For all of the pitchers, I decided to input ERA instead of FIP or xFIP. It could be argued that either FIP or xFIP would be more indicative of true performance, however, I wanted it to be on the conservative side and I found that most of the Royals staff's ERA came in higher than their FIP or xFIPs. This was particularly true in the rotation where Santana, Chen and Hochevar's ERAs were much higher than the Fielding Independent numbers. If anything, this likely made the win forecast more conservative.

I made three exceptions to simply using last season's ERA. First, I switched Wade Davis's ERA to the 2011 4.45 instead of last season's 2.43 ERA. I'm hopeful that Davis's experience in the bullpen will make him better in the rotation, but if nothing else it seems conservative to use his ERA from the last season in which he was a full time starter.

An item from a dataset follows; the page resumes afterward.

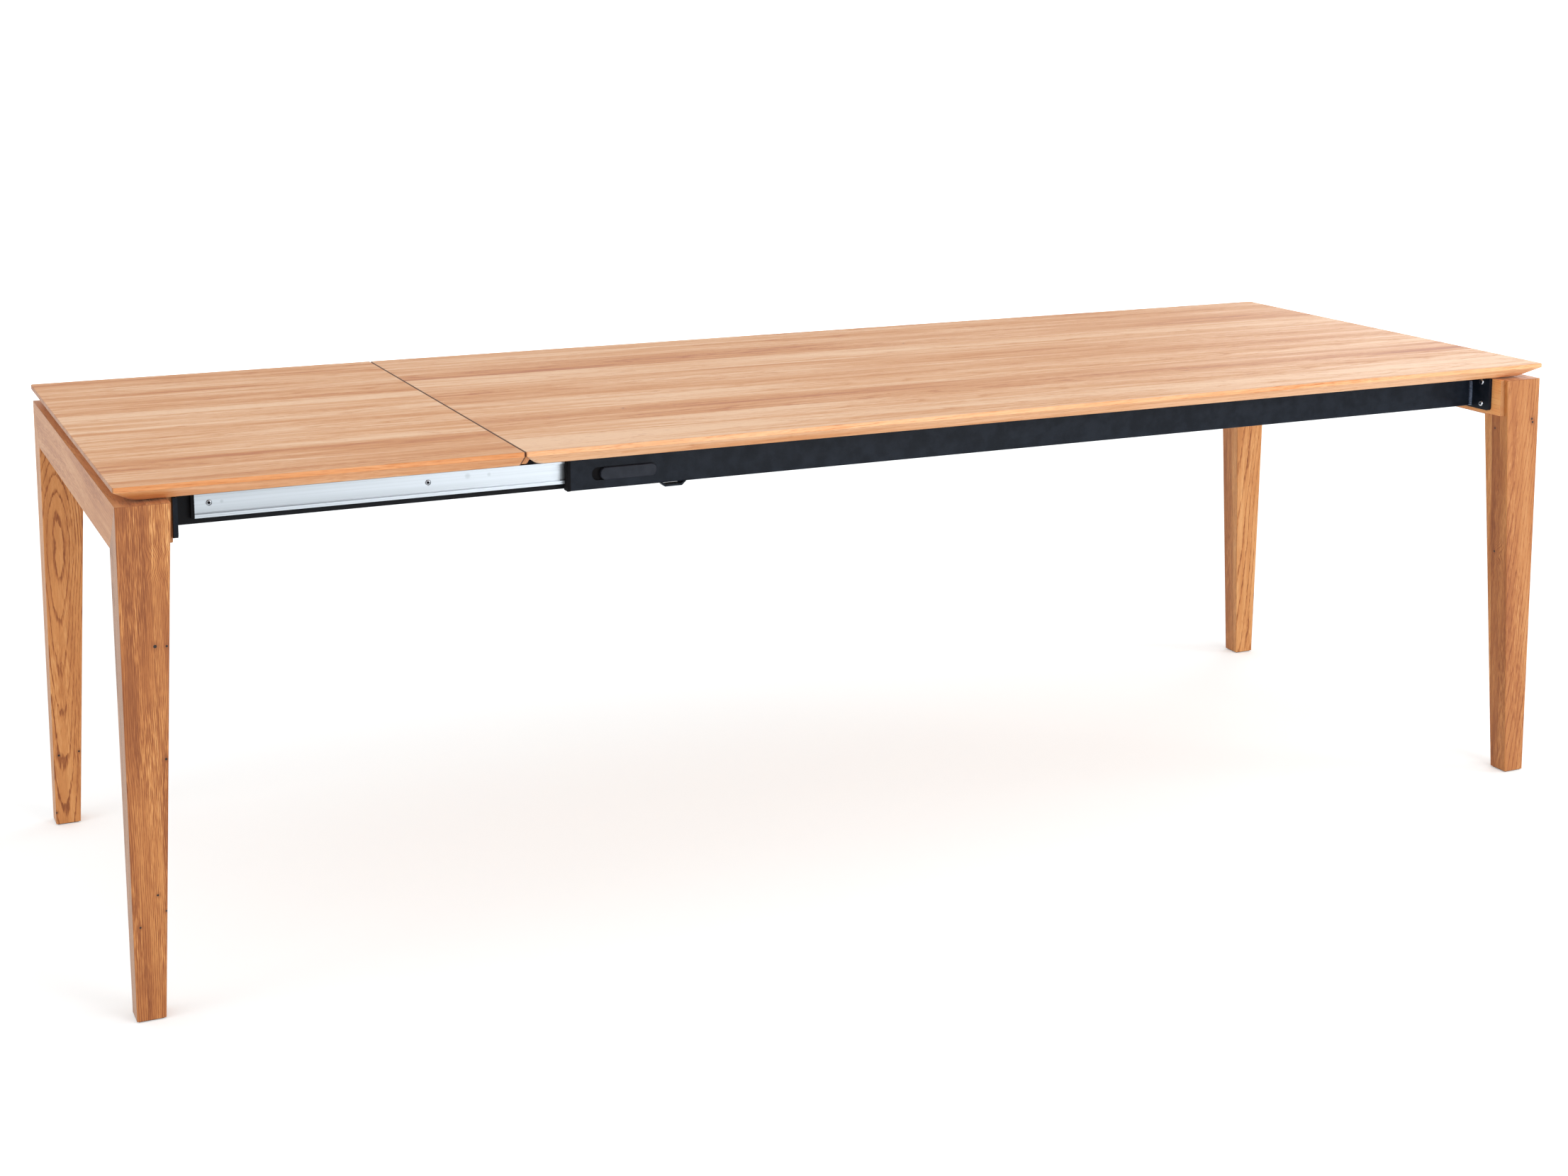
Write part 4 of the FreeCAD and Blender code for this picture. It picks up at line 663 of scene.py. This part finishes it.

The final two switches I made were to change Felipe Paulino's and Nate Adcock's ERAs to their FIPs from 2012. I did this because both of their ERAs were much better than their FIPs due to small sample sizes and I didn't want this to play a huge role in swaying the projection in a positive favor.

The final note, is that I used Jeremy Guthrie's full season ERA instead of his Royals ERA.

So what was the result?


Not too bad.

So how much value could certain elements bring to the table? Here's a quick rundown of some things that could happen and how they affect the overall projection:

  • Alcides Escobar's defensive  matches the 2011 version instead of 2012: 87-75
  • Eric Hosmer performs at his 2011 level: 88-74
  • Jeff Francoeur performs at his 2011 level (yeah right): 89-73
  • Luke Hochevar performs at his 2011 level: 86-76
  • Bruce Chen performs at his 2011 level: 87-75
  • Ervin Santana performs at his 2011 level: 87-75
  • Jeremy Guthrie ERA is his career average: 86-76
Not too surprisingly, the biggest change from the initial projection would be if Jeff Francoeur could recreate his 2011 season. Hopefully, Francoeur can channel his inner Alex Rios and achieve just that. Keep in mind once again, the initial projection was based almost entirely on 2012 results. Also, notice that the what ifs that were just provided aren't pulled from a hat. All of them are grounded in past performance and all but Jeremy Guthrie's are based off 2011. 

Basically, what Kansas City needs is health, repeats of 2012, and a breakout or a rebound. If those three things happen, based off of these projections, there's a good chance we will see playoff at the K in 2013.

Again, it is incredibly earlier to be toying around with projection systems and of course they all need to be taken with a grain of salt. But if you are a numbers guy like myself and if you geek out over baseball statistics it is always a bit fun to manipulate the data. Thanks again to Jeff Zimmerman for the awesome spreadsheet. Let's hope it is an accurate one. If it is, 2013 could be hell of fun for Kansas City.

Oh and by the way,  if all of above happens the projection calls for a 99-63 season. 


  1. I wish... 27 years of suffering !

  2. I wish ... 27 years of suffering makes me doubt the Royals, it's like a person with bad breathe.... They stink !

  3. Nice work. What factor in the 2012 season stats for Escobar or was it to 2011 or a blend? I hope it comes to fruition because if it doesn't we have sacrificed 2015 and beyond with the Shields trade. My "eye" test tells me that Hosmer and Moose will not be able to bounce back but what do i know. I do believe that Sietzer's approach did not work for everyone so maybe the new hitting coach can help. We will need it or we won't score enough runs. Another reason we should have given Giovetella more AB's to know if his hitting would be of more value than Getz's "perceived" value the FO.

  4. The original projection had Esocbar's 2012. However, in 2012, Escobar graded out really bad defensively. This is probably more flukey than anything else, so I wanted to take his 2011 defensive metrics and couple it with his 2012 offensive performance.